Nuclear Techniques ›› 2020, Vol. 43 ›› Issue (6): 60008-060008.doi: 10.11889/j.0253-3219.2020.hjs.43.060008

• SPECIAL SECTION ON THE 11TH NATIONAL CONFERENCE ON NEW AND RESEARCH REACTORS (PART II) • Previous Articles     Next Articles

Study on hexagonal integral variational nodal method and acceleration method

Han YIN1,Bin ZHANG2,Xiaojing LIU1,Tengfei ZHANG1()   

  1. 1.School of Nuclear Science and Engineering, Shanghai Jiao Tong University, Shanghai 200240, China
    2.Science and Technology on Reactor System Design Technology Laboratory, Nuclear Power Institute of China, Chengdu 610213, China
  • Received:2020-02-25 Revised:2020-04-24 Online:2020-06-15 Published:2020-06-12
  • Contact: Tengfei ZHANG E-mail:zhangtengfei@sjtu.edu.cn
  • About author:YIN Han, male, born in 1995, graduated from Lanzhou University in 2018, master student, focusing on study of reactor physical numerical calculation method
  • Supported by:
    Youth Program of National Natural Science Foundation of China(11805122);Excellent Youth Program of National Natural Science Foundation of China(11922505)

Abstract: Background

Accurate and efficient neutron calculation method is a prerequisite for fast reactor conceptual design and scheme optimization.

Purpose

The study aims to propose an integral form of variational nodal method to solve the three-dimensional multi-group neutron transport equation with hexagonal geometry.

Methods

The integral method was used to deal with the angular flux within hexagonal nodes while angular flux distributions on nodal interfaces are approximated by even-parity spherical harmonics. Besides, the quasi-reflected interface condition (QRIC) method was employed to reduce the number of interfacial angular terms to save computational costs. Finally, the TAKEDA-4 benchmark was taken for evaluation.

Results

The calculation results of TAKEDA-4 benchmark show that, compared with low angular order approximations, the integral method exhibits superior accuracy than the standard variational node method based on spherical harmonic discretization, and reduces the errors by 2~5 times in eigenvalue.
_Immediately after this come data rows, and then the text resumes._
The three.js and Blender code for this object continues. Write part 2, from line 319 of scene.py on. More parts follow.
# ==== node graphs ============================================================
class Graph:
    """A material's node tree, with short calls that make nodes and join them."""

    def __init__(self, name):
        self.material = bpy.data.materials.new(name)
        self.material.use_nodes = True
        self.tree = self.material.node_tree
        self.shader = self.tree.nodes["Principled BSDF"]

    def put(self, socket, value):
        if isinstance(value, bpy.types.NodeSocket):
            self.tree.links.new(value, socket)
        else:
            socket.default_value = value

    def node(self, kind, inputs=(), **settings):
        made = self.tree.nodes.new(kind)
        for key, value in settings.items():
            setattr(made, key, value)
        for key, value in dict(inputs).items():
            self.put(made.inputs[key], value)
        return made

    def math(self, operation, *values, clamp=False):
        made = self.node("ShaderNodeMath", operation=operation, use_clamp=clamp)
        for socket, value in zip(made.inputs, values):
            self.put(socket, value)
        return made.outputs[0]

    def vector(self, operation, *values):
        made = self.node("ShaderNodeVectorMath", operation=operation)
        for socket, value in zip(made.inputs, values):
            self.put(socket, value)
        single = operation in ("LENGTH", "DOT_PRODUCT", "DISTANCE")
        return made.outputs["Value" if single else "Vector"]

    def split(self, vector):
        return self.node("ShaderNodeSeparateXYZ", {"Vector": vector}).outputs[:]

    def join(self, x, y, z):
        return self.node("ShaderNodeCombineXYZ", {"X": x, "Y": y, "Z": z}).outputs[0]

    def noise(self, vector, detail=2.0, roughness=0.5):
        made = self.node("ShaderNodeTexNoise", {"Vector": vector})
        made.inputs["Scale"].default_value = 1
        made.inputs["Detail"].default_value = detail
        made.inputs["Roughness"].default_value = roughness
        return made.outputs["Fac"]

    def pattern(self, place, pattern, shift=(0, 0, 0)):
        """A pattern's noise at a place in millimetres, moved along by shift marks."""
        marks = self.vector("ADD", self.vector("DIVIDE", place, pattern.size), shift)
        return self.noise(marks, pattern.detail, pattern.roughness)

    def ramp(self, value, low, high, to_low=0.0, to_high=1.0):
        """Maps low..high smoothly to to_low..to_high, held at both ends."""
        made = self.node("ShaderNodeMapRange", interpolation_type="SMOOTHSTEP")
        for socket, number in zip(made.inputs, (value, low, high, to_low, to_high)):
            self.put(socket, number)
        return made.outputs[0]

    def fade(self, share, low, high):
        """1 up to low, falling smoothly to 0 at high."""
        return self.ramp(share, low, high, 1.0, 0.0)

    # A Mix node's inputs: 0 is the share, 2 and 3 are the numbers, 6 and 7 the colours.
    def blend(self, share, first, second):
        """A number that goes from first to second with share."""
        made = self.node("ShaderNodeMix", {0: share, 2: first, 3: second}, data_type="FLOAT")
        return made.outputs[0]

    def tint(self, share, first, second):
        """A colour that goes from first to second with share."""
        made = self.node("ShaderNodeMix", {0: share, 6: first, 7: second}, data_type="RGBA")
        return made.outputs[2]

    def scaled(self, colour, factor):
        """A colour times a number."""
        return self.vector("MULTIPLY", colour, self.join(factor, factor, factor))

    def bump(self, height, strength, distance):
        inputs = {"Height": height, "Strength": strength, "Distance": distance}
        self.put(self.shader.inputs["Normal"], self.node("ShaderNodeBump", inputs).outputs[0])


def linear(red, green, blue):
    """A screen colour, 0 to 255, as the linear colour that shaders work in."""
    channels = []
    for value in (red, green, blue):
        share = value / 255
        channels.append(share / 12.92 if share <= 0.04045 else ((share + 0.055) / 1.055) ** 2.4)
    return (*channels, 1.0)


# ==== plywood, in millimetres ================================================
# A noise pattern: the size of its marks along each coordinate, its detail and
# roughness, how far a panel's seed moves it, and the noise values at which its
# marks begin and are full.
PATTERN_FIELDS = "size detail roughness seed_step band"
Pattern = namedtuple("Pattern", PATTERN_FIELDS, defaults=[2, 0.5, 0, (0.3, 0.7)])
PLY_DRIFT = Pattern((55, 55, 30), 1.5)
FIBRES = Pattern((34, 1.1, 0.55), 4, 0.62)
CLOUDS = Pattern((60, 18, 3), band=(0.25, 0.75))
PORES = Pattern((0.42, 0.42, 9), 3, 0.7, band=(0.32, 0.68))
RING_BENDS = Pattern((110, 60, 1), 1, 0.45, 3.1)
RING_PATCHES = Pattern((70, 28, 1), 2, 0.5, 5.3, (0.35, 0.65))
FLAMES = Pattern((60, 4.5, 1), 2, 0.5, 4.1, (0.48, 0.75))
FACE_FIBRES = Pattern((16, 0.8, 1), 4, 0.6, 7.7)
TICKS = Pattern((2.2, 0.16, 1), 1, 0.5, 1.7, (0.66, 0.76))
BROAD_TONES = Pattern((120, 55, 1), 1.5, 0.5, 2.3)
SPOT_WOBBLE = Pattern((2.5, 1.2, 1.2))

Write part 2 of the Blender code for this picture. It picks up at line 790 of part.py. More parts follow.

In addition, the joint performance of the integral method and the QRIC method yields a remarkable computational time gain of 33.0 with the P7 angular approximation.

Conclusions

The integral variational node method presented in this paper realizes accurate and efficient simulation of fast reactor in hexagonal geometry.

Key words: Variational nodal method, Hexagonal geometry, Integral method, Quasi-reflected interface condition

CLC Number: 

  • TL99